(L-R) Me, Rocky, Ender

Maternity Leave

Before starting maternity leave I made a list of side projects to do since (I assumed) I’d have more time on my hands. I thought maybe this would help me expand my creative skill set that might apply to work or something else somehow, one day. I wanted to teach myself how to code, practice more handlettering, create a distinct illustration style, photograph my so called “wonderful” DIY life and make a mommy blog. You know, just the normal stuff moms do on maternity leave. I was on a four month quest to reevaluate who I was and wanted to be.

Right.

So fast forward 4 months later. I’m back at work and what have I accomplished?

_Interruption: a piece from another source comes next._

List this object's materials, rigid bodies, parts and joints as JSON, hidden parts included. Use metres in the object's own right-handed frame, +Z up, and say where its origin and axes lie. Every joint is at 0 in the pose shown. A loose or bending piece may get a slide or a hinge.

Maybe a little more knowledge of code, but that’s about it. I didn’t get to perfect my handlettering, create a distinct illustration style, or even take those silly pictures for the mommy blog. It’s my third week back and I’m kinda freaking out because I’m still the same designer 4 months ago.

Ugh.

As I sit and stare at my sketchbook on my daily commute to work, a young woman sitting next to me catches my attention. She notices my Madella bottles sticking out of my lunch bag and asks me if I’m carrying a breast pump. I laugh and we begin to exchange stories about our life. She’s a working mom too. Just like me, she has a 2 year old and 4 month baby. We carry our conversation about our kids, husbands, vans, breastfeeding, daycare, and work almost all the way to our offices. As we say goodbye, I continue walking away with a huge smile on my face. Then I remember what really happened in these past 4 months. I didn’t accomplish what I originally intended to do because I was busy with more important things.

Motherhood.

I was busy waking up every 2 hours of the night consoling cries and changing diapers. I was busy giving kisses to my children after reading all the books that laid across the floor. I was busy feeding my newborn while my 2 year old demanded to turn on the TV as he hung from my back. And when I wasn’t at home I was busy making trips to daycare only to walk back to my car in tears after seeing my 2 year old stuck to the window yelling for me to come back. These past 4 months were incredibly challenging yet beyond fruitful. If there’s anything I’ve learned it’s that time is valuable. Work will come and go but I will always be a mom first. This is who I was meant to be.